A measure of 11 U.S. farm goods showed speculators raised bullish bets in agricultural commodities by 13 percent to 428,734 contracts, the most since May 22. Corn surged 9.5 percent last week in Chicago, the most in 13 months, as dry weather threatened U.S. Midwest crops. The grain jumped 7.2 percent today, heading for the biggest advance in two years.

Investors added $1.16 billion to commodity funds in the week ended June 20, according to data from Cambridge, Massachusetts-based EPFR Global, which tracks money flows. The gain was all attributable to gold and precious-metals funds, which took in $1.2 billion, the most in 20 weeks, said Cameron Brandt, the director of research for EPFR.

Gold Bets

Wagers on rising gold prices gained 5 percent to 104,646 contracts, the CFTC data show. That’s the highest since May 1 and the fourth straight gain, the longest bullish streak since early February. Net-long silver positions climbed 2.4 percent to 7,490 contracts, CFTC data show.

Gold tumbled 3.8 percent last week, the biggest loss this year, as investors dumped the metal after the Fed’s announcement. Futures gained as much as 1.4 percent today.

Investors became less bearish on copper before signs of slowing growth in the U.S., China and Europe sent prices down 2.2 percent last week, the seventh decline in eight weeks.
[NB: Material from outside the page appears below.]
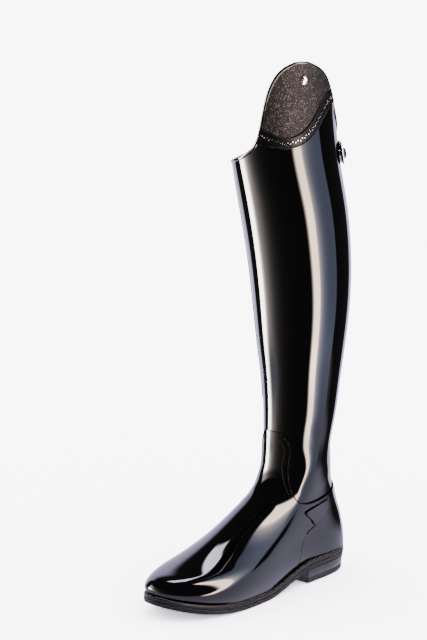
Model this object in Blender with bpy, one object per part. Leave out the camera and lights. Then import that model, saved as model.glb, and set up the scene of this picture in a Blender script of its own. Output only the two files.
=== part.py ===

Funds cut their net-short position, or bets on a decline, to 11,897 contracts from 13,346 a week earlier.

China’s manufacturing may shrink for an eighth month in June, matching the streak during the global financial crisis, according to the preliminary reading for a purchasing managers’ index last week. German business confidence fell to the lowest in more than two years this month, a gauge from Munich-based Ifo institute showed on June 22.

“The Fed has thrown a wet blanket on U.S. growth expectations,” said Chad Morganlander, a Florham Park, New Jersey-based fund manager at Stifel Nicolaus & Co., which oversees about $115 billion. “Until there’s a committed fiscal thrust from China, as well as a renewed interest from the Fed to monetize debt, I’d stay on the sidelines.”